Expert advice on how to store spices for maximum freshness
Photo: Lizzie Munro/Tasting Table
How to Store Spices for Cooking

Spices. They're miniscule but mighty—key to transforming chickpeas into chana masala and ordinary tomatoes into a rich and complex sauce. Without them, food would be boring, and that just won't do. If there's one thing that's sadder than a dish with no flavor at all, it's one with washed-out flavor due to played-out spices that have lost their potency. Don't let this happen to you.

To help retain as much of the potential in your spice cabinet as possible, we consulted a panel of experts from Sahadi Fine Foods in Brooklyn, Kalustyan's in New York City and Oaktown Spice Shop in Oakland, California. Take heed, friends.

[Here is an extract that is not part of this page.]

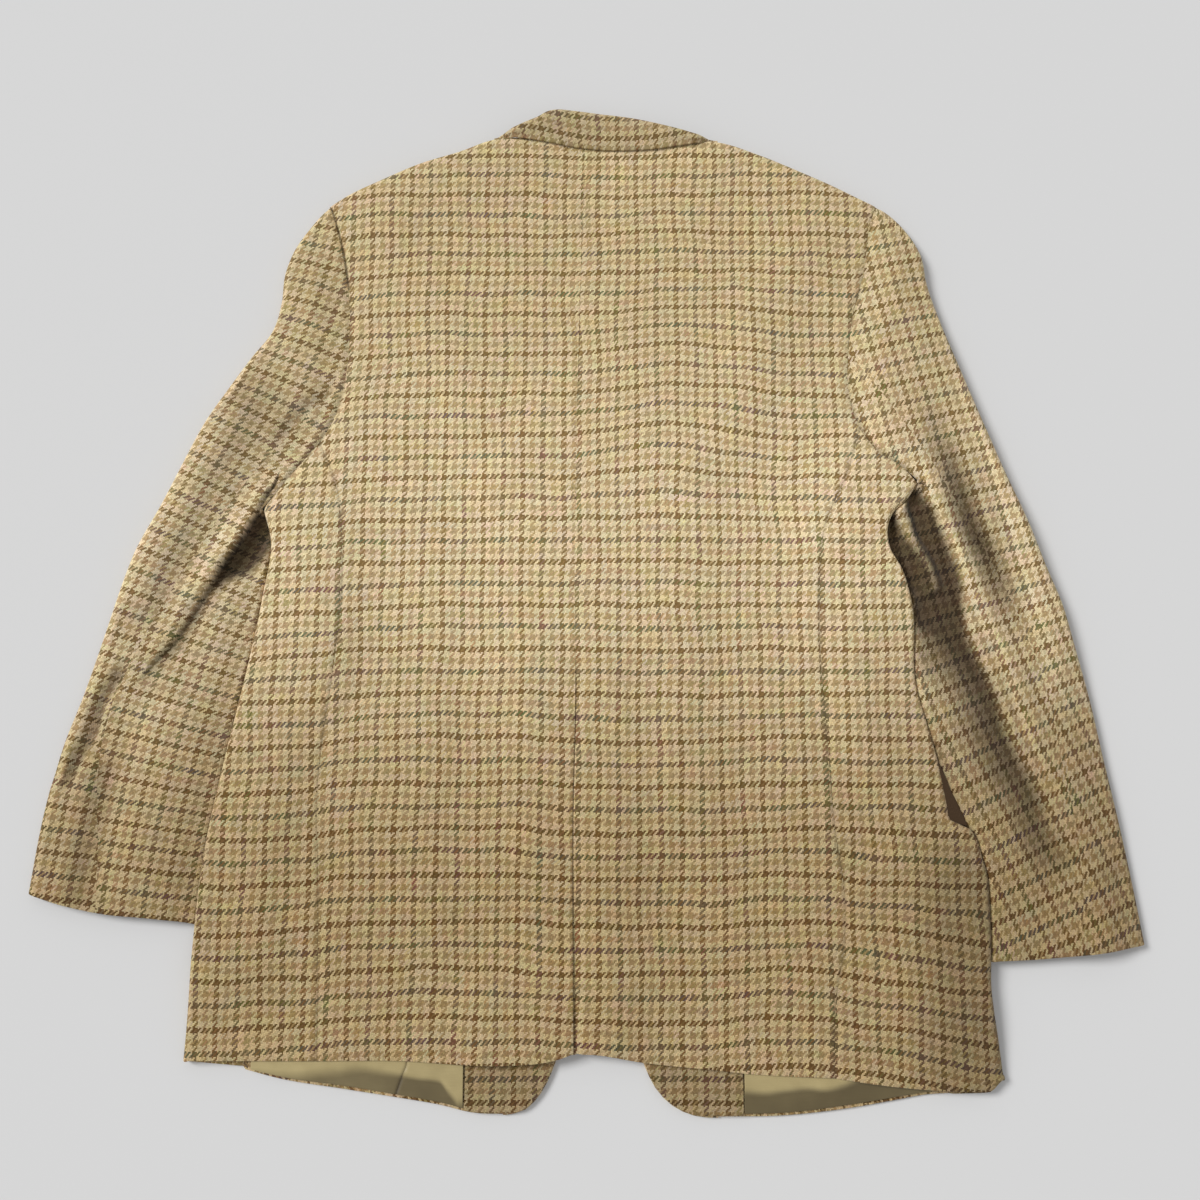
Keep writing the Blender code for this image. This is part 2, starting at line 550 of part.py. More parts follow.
def make_front(side):
    """A front: side seam and armhole on one edge, front edge and lapel's roll on the other."""
    plan = PLAN[side]
    share, _ = body_rows(side)
    hole = plan["armhole_under"]
    arm = under_armhole_shares(side)
    edge = np.vstack([joined_share(side, True).at(share), hole.at(arm[1:])])
    steps = np.linalg.norm(np.diff(edge, axis=0), axis=1)
    along = np.concatenate([[0.0], np.cumsum(steps)]) / steps.sum()
    across = np.linspace(0.0, 1.0, 11)
    line, middle = shoulder_middle(side)
    stations = np.linspace(0.0, 1.0, 6)
    outline = np.stack([np.interp(across, stations, line[:, k]) for k in (0, 1)], axis=1)
    start = hole.at(0.05) - hole.at(0.0)
    start = start / np.linalg.norm(start)
    end = plan["front_edge"].at(0.97) - plan["front_edge"].at(1.0)
    end = end / np.linalg.norm(end)
    inward = (1 - across[:, None]) * start + across[:, None] * end
    inward = inward / np.linalg.norm(inward, axis=1, keepdims=True)
    top = outline + inward * SHOULDER_ROLL
    front_share = along * (1 - SHOULDER_ROLL / plan["front_edge"].length)
    opening = plan["front_edge"].at(front_share)
    opening[-1] = top[-1]
    edge[-1] = top[0]
    edge = toward(edge, opening, UNDER_SEAM)
    top[0] = edge[-1]
    hem = plan["front_hem"].at(across)
    hem[0] = edge[0]
    hem[-1] = opening[0]
    grid = coons(edge, opening, hem, top, across, along)
    z = front_height(grid[..., 0], grid[..., 1], side)
    outline[0] = outline[0] + edge[-1] - hole.at(arm[-1])
    goal = np.interp(across, stations, middle) - 0.4
    rolled = shoulder_rows(outline, inward, z[-1], goal, np.ones(len(across)))
    return panel("front_" + side, np.concatenate([raised(grid, z), rolled]), FRONT_WALL, up=False)


def make_sleeve(side):
    """A two-piece sleeve: the top sleeve wraps the outer fold, the under sleeve lies upwards."""
    plan = PLAN[side]
    hole = plan["armhole"]
    under_hole = plan["armhole_under"]
    along, hind_share, arm, arm_under, inner_share = np.array(SLEEVE_ROWS).T
    outer = plan["outer"].at(along)
    hind = Curve(hole.at(HIND_SHARE), *plan["hind"], plan["cuff"].at(HIND_CUFF)).at(hind_share)
    roll = np.interp(along, (0.0, 1.0), SLEEVE_ROLL)
    on_armhole = (arm < 1.0)[:, None]
    inner = np.where(on_armhole, hole.at(arm), plan["inner"].at(inner_share))
    inner_under = np.where(on_armhole, under_hole.at(arm_under), plan["inner"].at(inner_share))
    start_roll = SHOULDER_ROLL / hole.length
    start_roll_under = SHOULDER_ROLL / under_hole.length

    run = np.gradient(outer, axis=0)
    inward = np.stack([-run[:, 1], run[:, 0]], axis=1) / np.linalg.norm(run, axis=1, keepdims=True)
    inward = inward * np.sign(((inner - outer) * inward).sum(axis=1, keepdims=True))
    inset = outer + inward * roll[:, None]
    inset_under = inset.copy()
    across = np.linspace(0.0, 1.0, 6)
    first = hole.at(HIND_SHARE + (start_roll - HIND_SHARE) * across)
    inset[0] = first[-1]
    hind[0] = first[0]
    last = plan["cuff"].at(HIND_CUFF * (1 - across))
    last[-1] = inset[-1]
    strip = coons(hind, inset, first, last, across, along)
    strip[0] = toward(strip[0], strip[1], np.interp(across, (0.0, 0.8, 1.0), (0.35, 0.5, 0.9))[:, None])
    strip[:, 0] = toward(strip[:, 0], strip[:, 1], SEAM + 0.35)

    inner_under[:7] = toward(inner_under[:7], outer[:7], SEAM + 0.15)
    inset_under[0] = under_hole.at(start_roll_under)
    across = np.linspace(0.0, 1.0, 9)
    first = inset_under[0] + (inner_under[0] - inset_under[0]) * across[:, None]
    last = plan["cuff"].at(across)
    last[0] = inset_under[-1]
    below = coons(inset_under, inner_under, first, last, across, along)
    below[0] = toward(below[0], below[1], np.interp(across, (0.0, 0.4, 1.0), (0.9, 0.4, 0.3))[:, None])

    rim = outer.copy()
    rim[0] = toward(outer[:1], outer[1:2], 0.9)[0]
    high = sleeve_height(strip[..., 0], strip[..., 1], side, along[:, None])
    turned = []
    for angle in TURN[1:-1]:
        start = strip[:, -1] if angle <= math.pi / 2 else below[:, 0]
        plan_point = rim + (start - rim) * (1 - math.sin(angle))
        turned.append(raised(plan_point, high[:, -1] / 2 * (1 + math.cos(angle)))[:, None])
    grid = np.concatenate([raised(strip, high)] + turned + [raised(below, 0 * below[..., 0])], axis=1)
    panel("sleeve_top_" + side, grid, SLEEVE_WALL)

    inner[:7] = toward(inner[:7], hind[:7] + (hind[1:8] - hind[:7]) * 0.5, SEAM + 0.45)
    width = np.linalg.norm(inner - hind, axis=1)
    tucked = np.where(arm < 1.0, 0.0, distance(inner[:, 0], inner[:, 1], plan["fold"].line[::3]))
    tucked[7] = 0.0
    at_body = 1 - (tucked + 3.0) / width
    share = np.concatenate([at_body[:, None] * np.linspace(0.0, 1.0, 9), np.ones((len(along), 1))], axis=1)
    cuff_share = HIND_CUFF + (1 - HIND_CUFF) * share
    bow = plan["cuff"].at(cuff_share) - (hind[-1] + (inner[-1] - hind[-1]) * share[..., None])
    visible = hind[:, None] + (inner - hind)[:, None] * share[..., None] + along[:, None, None] * bow
    visible[0] = toward(visible[0], visible[1], SEAM + 0.1)
    visible[:, 0] = toward(visible[:, 0], visible[:, 1], SEAM + 0.35)
    high = sleeve_height(visible[..., 0], visible[..., 1], side, along[:, None])
    return panel("sleeve_under_" + side, raised(visible, high), SLEEVE_WALL)


def make_collar():
    """The fall, the crest and the stand round the back neck, as one folded strip."""
    along = np.linspace(0.135, 0.865, 15)
    crest = COLLAR_CREST.at(along)
    fall = COLLAR_FALL.at(along)
    neck = toward(NECK.at(along), crest, SEAM + 0.15)
    radius = 4.0
    over = toward(crest, fall, radius)
    beneath = toward(crest, neck, radius)
    fall_z = back_height(fall[:, 0], fall[:, 1]) + REST + COLLAR_WALL
    neck_z = back_height(neck[:, 0], neck[:, 1]) - BACK_WALL + 0.2
    high = fall_z + 2.6
    columns = []
    for t in (0.0, 0.2, 0.6):
        columns.append(raised(fall + (over - fall) * t, fall_z + (high - fall_z) * smooth(t)))
    for angle in TURN:
        start = over if angle <= math.pi / 2 else beneath
        low = neck_z - 0.4
        z = (high + low) / 2 + (high - low) / 2 * math.cos(angle)
        columns.append(raised(crest + (start - crest) * (1 - math.sin(angle)), z))
    columns.append(raised(beneath + (neck - beneath) * 0.5, neck_z - 0.2))
    columns.append(raised(neck, neck_z))
    return panel("collar", np.stack(columns, axis=1), COLLAR_WALL)


def make_sheet(name, side_a, side_b, wall, z, rows, columns, colour=TWEED, roughness=0.9):
    """A flat piece between two edges, its lower face at the heights that z gives."""
    t = np.linspace(0.0, 1.0, columns)[None, :, None]
    plan = side_a.at(np.linspace(0, 1, rows))[:, None] * (1 - t) + side_b.at(np.linspace(0, 1, rows))[:, None] * t
    return panel(name, raised(plan, z(plan[..., 0], plan[..., 1])), wall, colour, roughness, up=False)


def on_floor(x, y):
    """Height of what lies straight on the floor."""
    return 0.0 * x


def make_hem_piece(name, side, start, stop, inset, wall, colour, roughness):
    """Facing or lining on the front's inner face, from near its hem to under the back's hem."""
    hem = PLAN[side]["front_hem"]
    ends = hem.at(np.linspace(0, 1, 200))
    order = np.argsort(ends[:, 0])
    x = np.linspace(start, stop, 8)
    low = np.interp(x, ends[order, 0], ends[order, 1]) + inset
    edge = Curve(*zip(x, low))
    top = Curve(*zip(x, 0 * x + HEM_PIECE_TOP))

    def lying(px, py):
        """Just above the front's inner face."""
        return front_height(px, py, "left") + FRONT_WALL + REST - 0.1

    return make_sheet(name, edge, top, wall, lying, 6, 4, colour, roughness)


def make_facing(side):
    """The facing's foot, with the rounded front corner inside the front's own edge."""
    edge = PLAN[side]["front_edge"]
    boundary = PLAN[side]["lining_edge"]
    hem = PLAN[side]["front_hem"]
    across = hem.at(np.linspace(0, 1, 300))
    order = np.argsort(across[:, 0])
    low = (boundary, np.interp(boundary, across[order, 0], across[order, 1]) + 1.5)
    corner = hem.at(1.0)
    shares = np.linspace(0.0, 1.0, 7)
    stop = edge.share_at(HEM_PIECE_TOP)
    outer = edge.at(shares * stop)
    inside = np.stack([np.full(7, boundary), low[1] + (HEM_PIECE_TOP - low[1]) * shares], axis=1)
    outer = toward(outer, np.stack([0 * shares + boundary, outer[:, 1] + 6.0], axis=1), 2.0)
    outer[0] = (corner[0], corner[1] + 1.8)
    t = np.linspace(0.0, 1.0, 5)[None, :, None]
    bottom = np.array([np.interp(corner[0] + (boundary - corner[0]) * s, across[order, 0],
                                 across[order, 1]) + 1.6 for s in np.linspace(0, 1, 5)])
    plan = outer[:, None] * (1 - t) + inside[:, None] * t
    plan[0, :, 1] = bottom
    z = front_height(plan[..., 0], plan[..., 1], side) + FRONT_WALL + REST - 0.1
    return panel("facing_" + side, raised(plan, z), FACING_WALL, up=False)


def make_button(name, y):
    """A horn button, its face on the floor and its back under the front."""
    bpy.ops.mesh.primitive_cylinder_add(
        vertices=24, radius=BUTTON_RADIUS * MM, depth=BUTTON_HEIGHT * MM,
        location=(CENTRE_FRONT * MM, y * MM, BUTTON_HEIGHT * MM / 2))
    button = bpy.context.object
    button.name = name
    button.data.name = name
    for other in button.users_collection:
        other.objects.unlink(button)
    jacket.objects.link(button)
    button.data.materials.append(material(name + "_horn", HORN, 0.35))
    button.data.shade_smooth()
    button.data.set_sharp_from_angle(angle=math.radians(40))
    return button


for leftover in list(bpy.data.objects):
    bpy.data.objects.remove(leftover)
bpy.context.scene.collection.children.link(jacket)

for hand in PLAN:
    make_back(hand)
    make_side(hand)
    make_front(hand)
    make_sleeve(hand)
    make_facing(hand)
    lapel = LAPEL[hand]
    make_sheet("lapel_" + hand, Curve(*lapel["roll"]), Curve(*lapel["outer"]), LAPEL_WALL, on_floor, 8, 4)
    leaf = LEAF[hand]
    make_sheet("collar_leaf_" + hand, Curve(leaf[1], leaf[2]), Curve(leaf[0], leaf[3]), LAPEL_WALL,
               on_floor, 4, 4)
    flap = FLAP[hand]
    make_sheet("flap_" + hand, Curve(flap[0], flap[1]), Curve(flap[3], flap[2]), FLAP_WALL, on_floor, 5, 3)

make_hem_piece("lining_left", "left", -266.0, -96.0, 9.0, LINING_WALL, SATIN, 0.35)
make_hem_piece("lining_right", "right", 286.0, 127.0, 9.0, LINING_WALL, SATIN, 0.35)
make_collar()
make_sheet("pocket_bag", Curve((294.5, -160.0), (301.8, -198.5)), Curve((295.6, -160.0), (312.5, -202.0)),
           LINING_WALL, lambda x, y: 0.0 * x + 8.6, 4, 3, POCKETING, 0.95)
for button_name, button_y in BUTTONS.items():
    make_button(button_name, button_y)
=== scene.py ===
import math

import bpy
import numpy as np
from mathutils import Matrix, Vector


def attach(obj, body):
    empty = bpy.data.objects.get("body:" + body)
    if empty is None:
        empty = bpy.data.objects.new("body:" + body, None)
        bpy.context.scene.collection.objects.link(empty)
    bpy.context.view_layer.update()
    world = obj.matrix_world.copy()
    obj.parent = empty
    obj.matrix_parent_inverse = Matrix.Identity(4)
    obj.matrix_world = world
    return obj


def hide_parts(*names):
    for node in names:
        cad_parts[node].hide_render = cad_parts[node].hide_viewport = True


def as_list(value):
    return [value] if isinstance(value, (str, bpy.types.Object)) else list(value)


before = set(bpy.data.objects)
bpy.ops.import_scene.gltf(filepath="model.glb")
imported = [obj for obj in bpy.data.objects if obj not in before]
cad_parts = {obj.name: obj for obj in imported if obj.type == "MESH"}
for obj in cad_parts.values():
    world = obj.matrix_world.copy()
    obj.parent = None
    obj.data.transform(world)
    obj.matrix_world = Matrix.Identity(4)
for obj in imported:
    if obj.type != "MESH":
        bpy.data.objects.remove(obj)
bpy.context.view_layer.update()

# --- The tweed ---------------------------------------------------------------------------------
# A woollen 2/2 twill. Warp and weft both run four ends cream, four tan, four cream, four dark,
# with the dark ends brown and blue-grey by turns, which makes a gun club check. The yarn is
# spun from dyed wool of several colours, so that its hue drifts along each end.

END = 0.001065
PICK = 0.00113
STRAY = 0.0022
# Each dye is its red, green and blue, and how much the hue of its yarn drifts.
CREAM = (0.845, 0.685, 0.425, 0.22)
TAN = (0.510, 0.368, 0.182, 0.26)
WARP_BROWN = (0.305, 0.192, 0.072, 0.25)
WARP_SLATE = (0.300, 0.208, 0.094, 0.60)
WEFT_BROWN = (0.238, 0.145, 0.046, 0.25)
WEFT_SLATE = (0.230, 0.170, 0.084, 0.80)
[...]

It's all about the turnover.
A spice's flavor is concentrated in its volatile oils. And according to Cook's Illustrated, it's the aroma of those oils that broadcasts the flavor to you. But as the descriptor "volatile" suggests, the very nature of those precious oils is to dissipate. Whole spices have a shelf life of up to two years, while ground, they last for no more than one. So it behooves you to buy your spices as close to the time after which they were dried and ground as possible.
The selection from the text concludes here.